EXERCISE GOAL =>
From the material below, list every line containing "three".

DATA EXTRACT =>
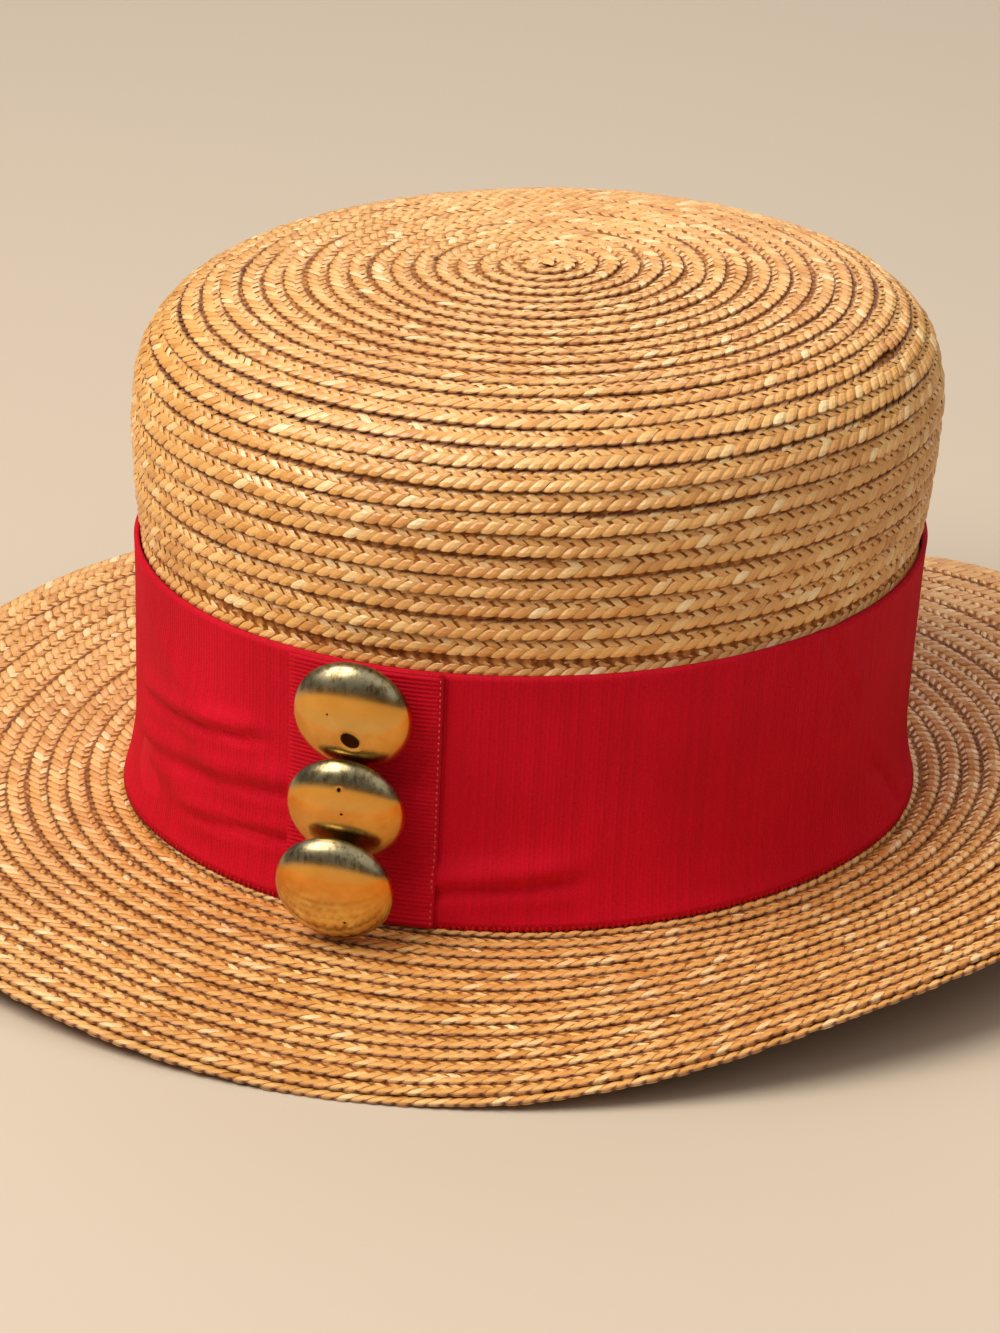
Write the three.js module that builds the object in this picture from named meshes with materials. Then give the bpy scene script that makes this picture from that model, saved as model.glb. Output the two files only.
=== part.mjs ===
// A round hat of sewn straw braid: a flat-topped crown, a wavy brim, a ribbed ribbon band round the
// crown's foot, an upright ribbon tab on the band, and three domed brass buttons one above the other.
// Millimetres, +Z up. The origin lies on the surface that the hat rests on, under the middle of the
// brim. -Y is the side that shows most of the tab; the buttons are a little to its left, towards -X.
import * as THREE from "three";

// Driving dimensions
const crownRadius = 92.5; // outside of the straw, half way up the ribbon
const crownHeight = 126; // from the brim's top face to the crown's tip
const crownLean = 0.045; // how far the crown shifts towards +X for each unit of height
const brimRadius = 165; // seen from above
const strawWall = 2.4; // two rows of braid, where they overlap
const brimStand = 7.4; // height of the brim's collar above the resting surface
const brimWave = 19.4; // rise of the brim's edge from its lowest to its highest point
const ribbonWidth = 61;
const ribbonThickness = 1;
const tabWidth = 36.5;
const buttonRadius = 13.6;
const buttonDome = 6.8;
const seatGap = 0.3; // clearance between pieces that touch on the real hat
const collarOverlap = 3.2; // flat ring of the brim outside the crown's foot
const turns = 72; // steps round the hat
const levels = 6; // steps up the ribbon
const steps = 20; // steps round a button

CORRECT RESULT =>
Write the three.js module that builds the object in this picture from named meshes with materials. Then give the bpy scene script that makes this picture from that model, saved as model.glb. Output the two files only.
// crown's foot, an upright ribbon tab on the band, and three domed brass buttons one above the other.
import * as THREE from "three";